Collected data:
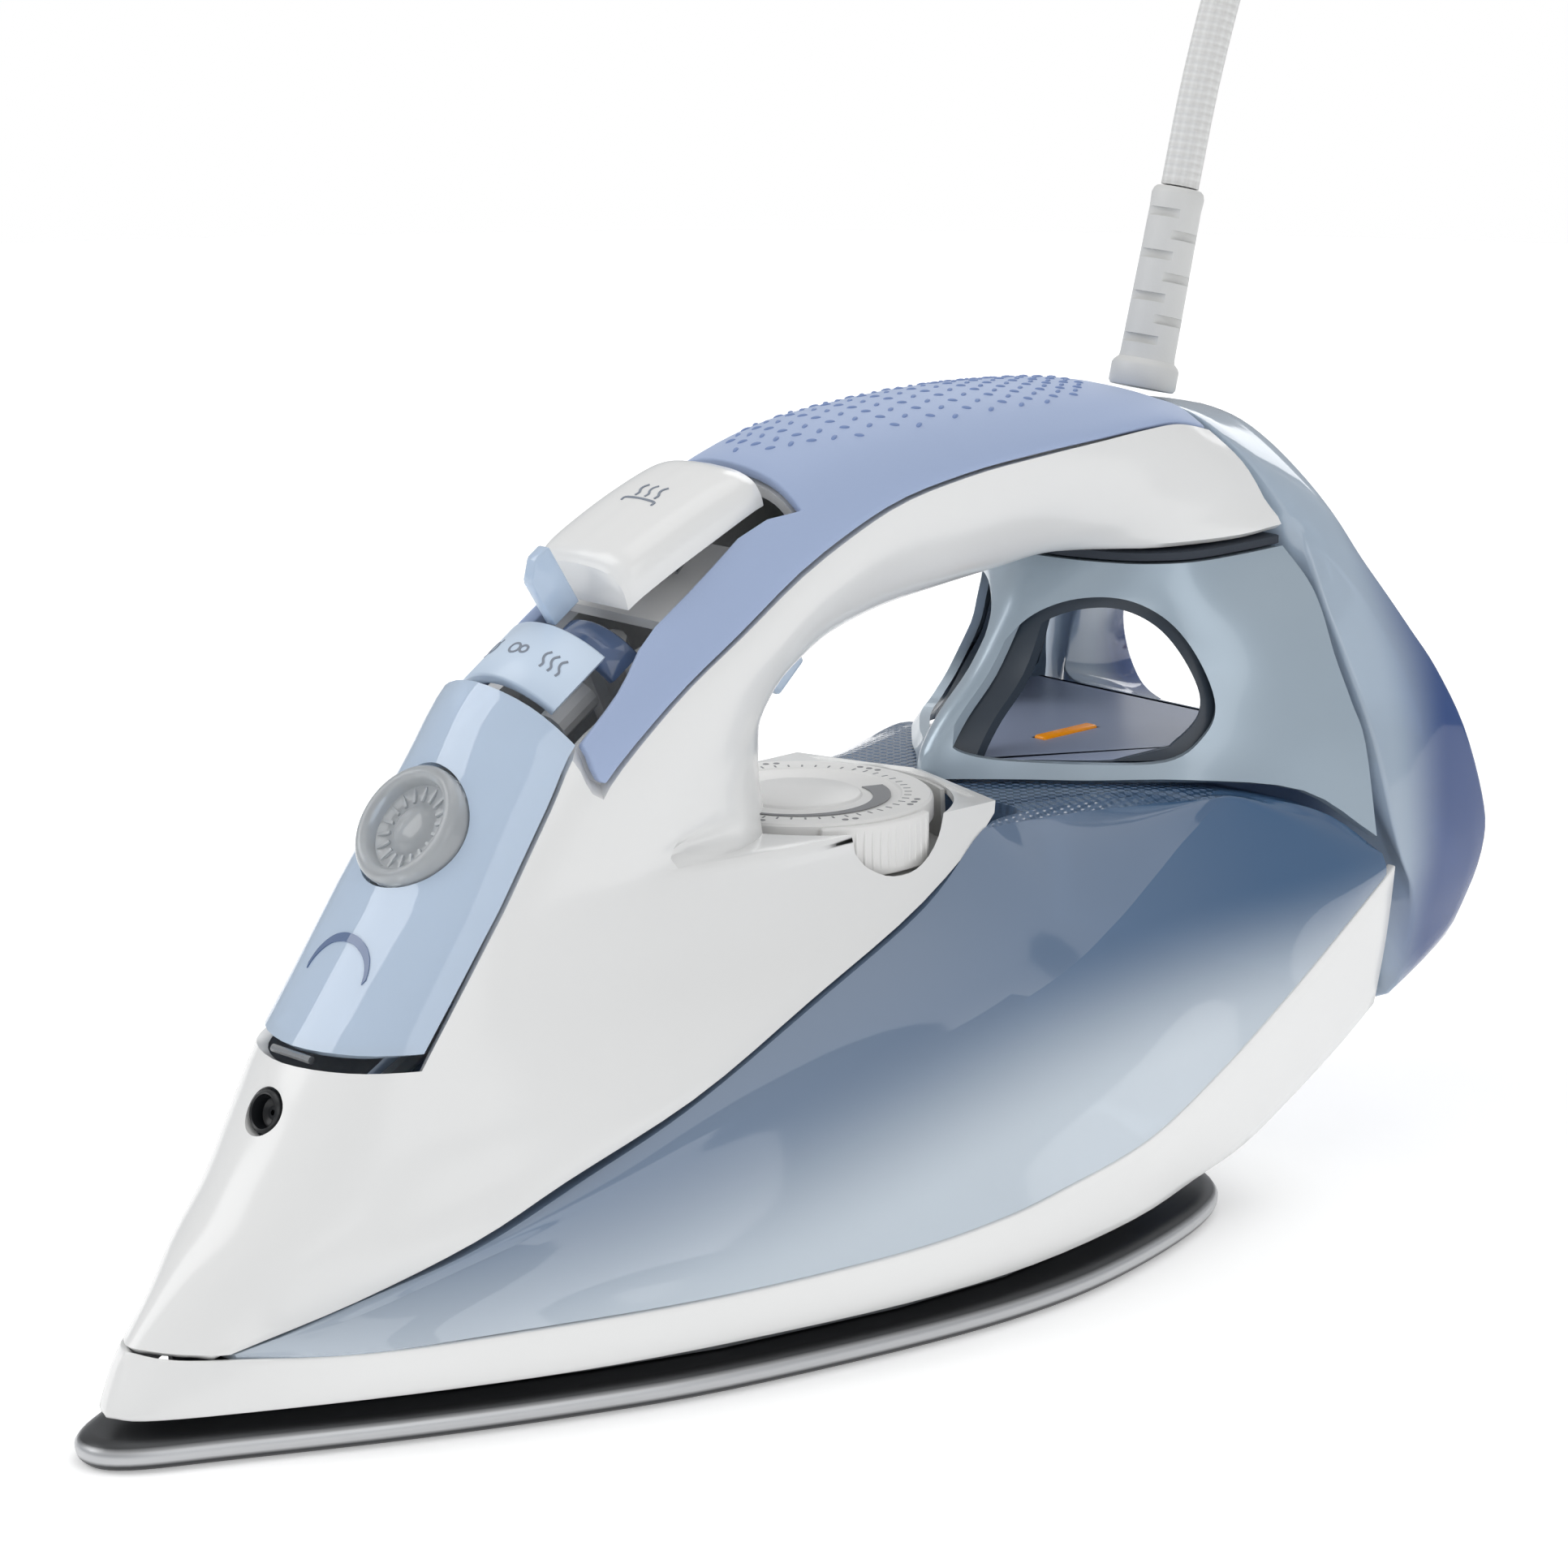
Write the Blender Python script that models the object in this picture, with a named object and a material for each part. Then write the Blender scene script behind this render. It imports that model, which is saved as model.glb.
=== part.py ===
"""Steam iron: soleplate, clear tank, housing with loop handle, dial, selector, open heel and a coiled mains lead.

Figures are in millimetres and are turned into metres by place(). A point is (x, s, z): x is measured across,
s from the tip of the soleplate towards the heel, and z up from the ironed surface.
"""
import math

import bmesh
import bpy
import numpy as np
from mathutils import Matrix, Vector

MM = 0.001
LENGTH = 298.0  # tip of the soleplate to the back of the heel
GAP = 0.3  # between pieces that touch

# Soleplate and its steam chamber
SOLE_THICK = 5.0
SOLE_HALF = [(0, 0), (7, 4), (15, 19), (28, 45), (39, 71), (48, 98), (56, 139), (58, 168),
             (55, 193), (48, 218), (39, 232), (22, 239.5)]
SOLE_END = (0, 240)
VENT_RADIUS = 1.6
VENTS = [(9, 38), (16, 58), (23, 80), (30, 104), (36, 132), (38, 160), (0, 30), (7, 72), (12, 104)]
CHAMBER_TOP = 14.0
ELEMENT_RADIUS = 3.2
ELEMENT_Z = 12.3
LID_Z = (16.0, 17.4)

# Heat shield: lower and upper edge, from the nose to the heel
SHIELD_LOW = [(0, 4.5, 7.8), (6, 8, 7.8), (14, 21, 7.8), (27, 47, 7.8), (38, 74, 7.8), (46, 100, 8),
              (53, 135, 8), (55, 165, 8.2), (52, 195, 8.8), (46, 218, 9.5), (42, 236, 11),
              (41.5, 250, 17), (42, 263, 24.5), (42, 273.5, 31)]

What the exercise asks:
Show the data once more, exactly as it was written.

Solution for this problem:
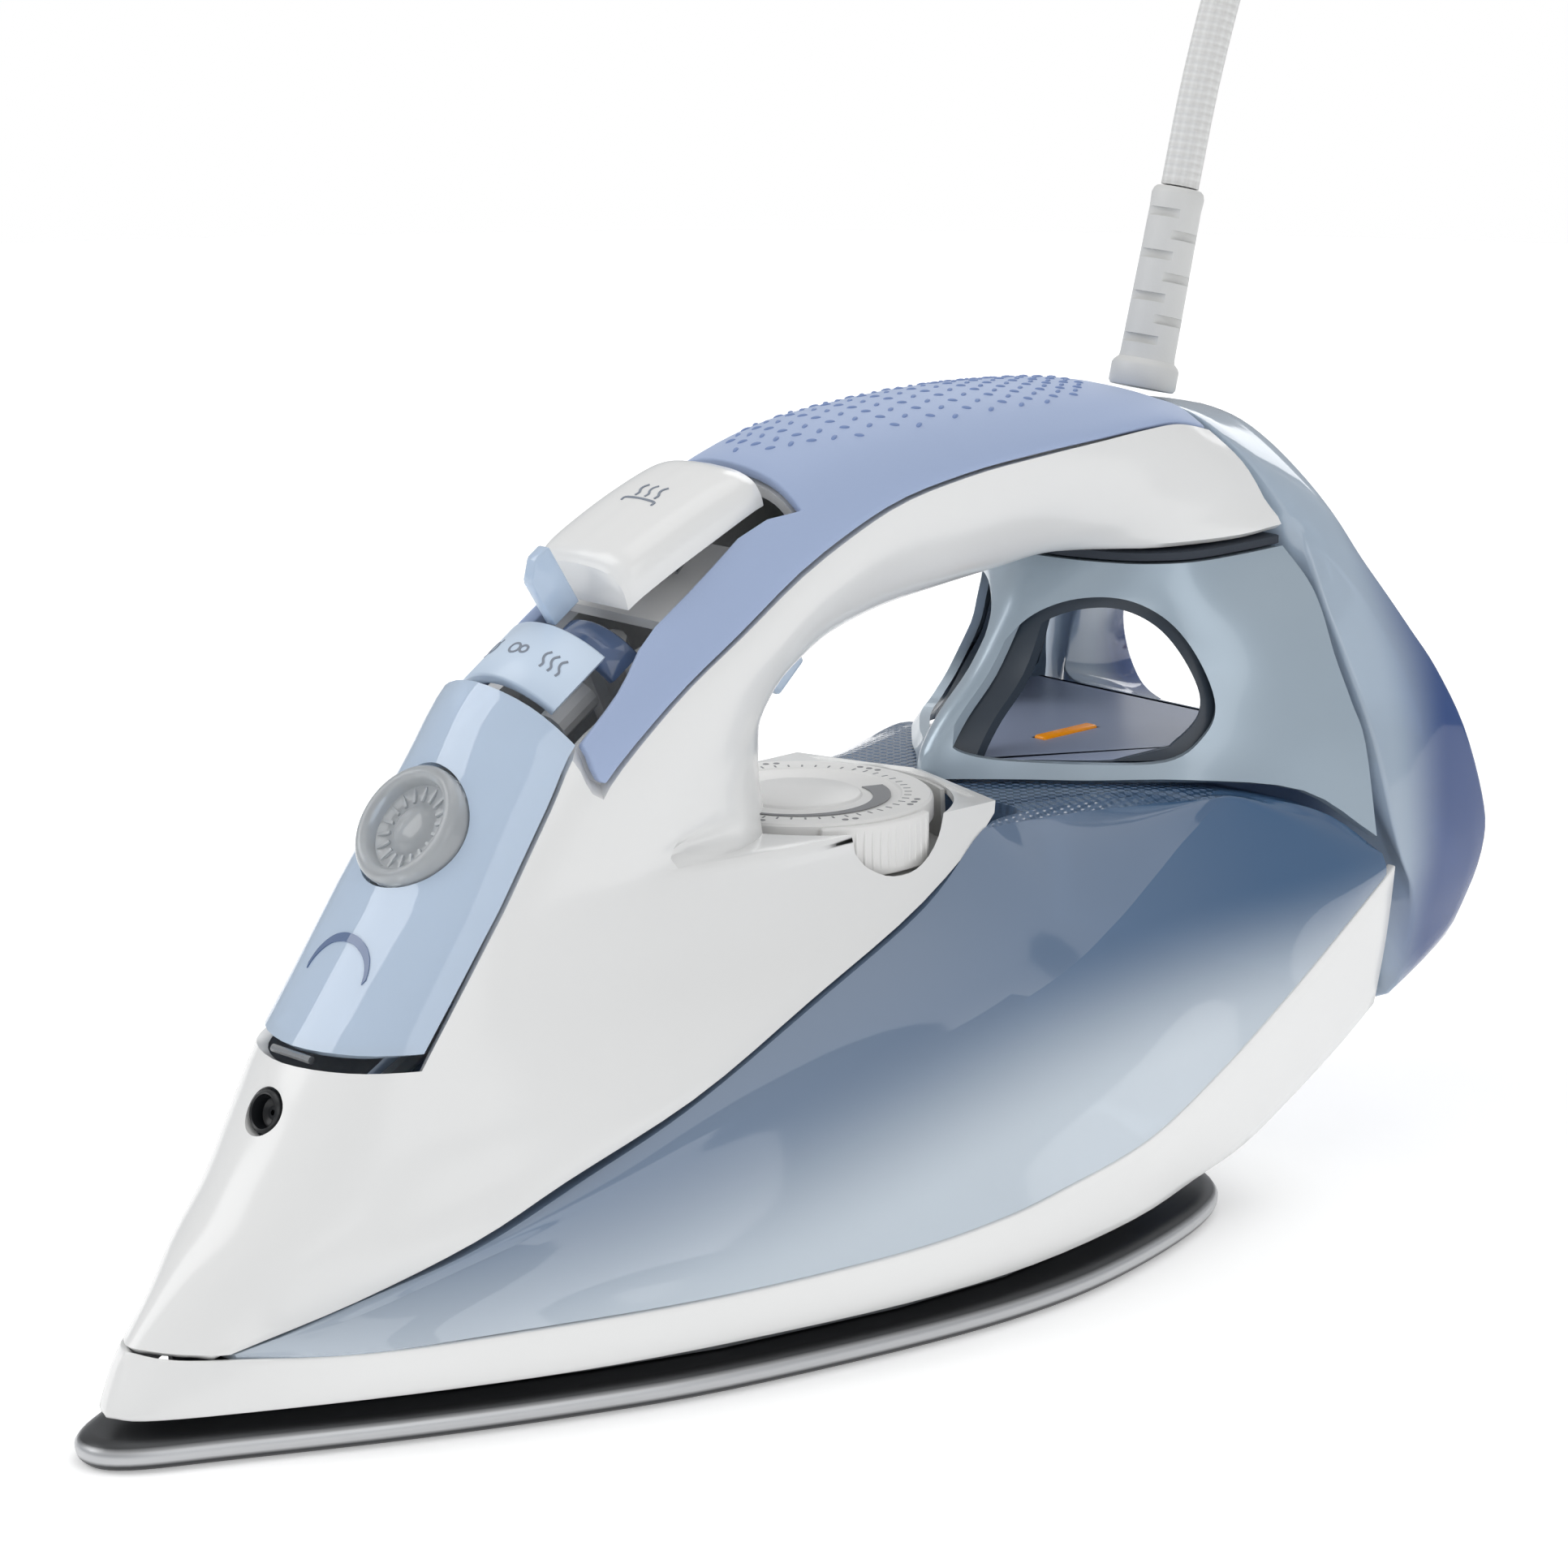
Write the Blender Python script that models the object in this picture, with a named object and a material for each part. Then write the Blender scene script behind this render. It imports that model, which is saved as model.glb.
=== part.py ===
"""Steam iron: soleplate, clear tank, housing with loop handle, dial, selector, open heel and a coiled mains lead.

Figures are in millimetres and are turned into metres by place(). A point is (x, s, z): x is measured across,
s from the tip of the soleplate towards the heel, and z up from the ironed surface.
"""
import math

import bmesh
import bpy
import numpy as np
from mathutils import Matrix, Vector

MM = 0.001
LENGTH = 298.0  # tip of the soleplate to the back of the heel
GAP = 0.3  # between pieces that touch

# Soleplate and its steam chamber
SOLE_THICK = 5.0
SOLE_HALF = [(0, 0), (7, 4), (15, 19), (28, 45), (39, 71), (48, 98), (56, 139), (58, 168),
             (55, 193), (48, 218), (39, 232), (22, 239.5)]
SOLE_END = (0, 240)
VENT_RADIUS = 1.6
VENTS = [(9, 38), (16, 58), (23, 80), (30, 104), (36, 132), (38, 160), (0, 30), (7, 72), (12, 104)]
CHAMBER_TOP = 14.0
ELEMENT_RADIUS = 3.2
ELEMENT_Z = 12.3
LID_Z = (16.0, 17.4)

# Heat shield: lower and upper edge, from the nose to the heel
SHIELD_LOW = [(0, 4.5, 7.8), (6, 8, 7.8), (14, 21, 7.8), (27, 47, 7.8), (38, 74, 7.8), (46, 100, 8),
              (53, 135, 8), (55, 165, 8.2), (52, 195, 8.8), (46, 218, 9.5), (42, 236, 11),
              (41.5, 250, 17), (42, 263, 24.5), (42, 273.5, 31)]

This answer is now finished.